This movie actually has several ideas in kind of a mish-mosh, but workable way. Animal rights, time travel, insanity that leads to the question of what is real, and science are all interwoven in such an odd way, it works out. At some points in time, you might even be wondering, is James actually crazy…or right?

Oh, and if you don't like Brad Pitt, don't worry because I think he did a fabulous job of being a nutcase. He was definitely an obvious wack instead of Mr. Hot Guy as most people like to think of him as. And Bruce Willis? He does a good job wherever he goes and did very well in this movie.

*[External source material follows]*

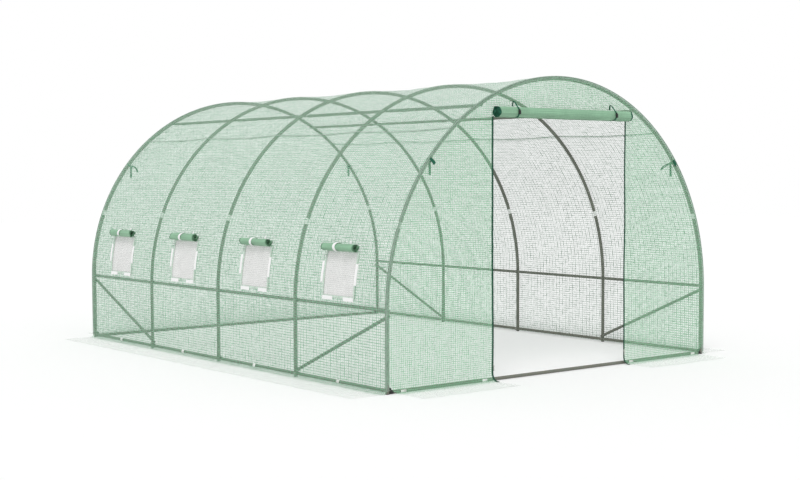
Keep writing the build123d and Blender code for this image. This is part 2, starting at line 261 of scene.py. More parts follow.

It’s a weird little sci-fi that kept me intrigued, and a few times even made me go "Aww!" due to the *ahem* thing between James and Kathryn. Sorry, Bruce Willis is cute, and I can't deny it. The poor baby. He's in a pretty crappy position.

I thought this movie was pretty good once things started falling into place and I wasn't baffled anymore. My only problem was the end. I felt it kind of made the movie pointless. I mean, I guess I should have seen it coming, but still. Doesn't hurt to hope. I won't say what the end was though, but because of it I just can't give this movie 4 stars. Sorry.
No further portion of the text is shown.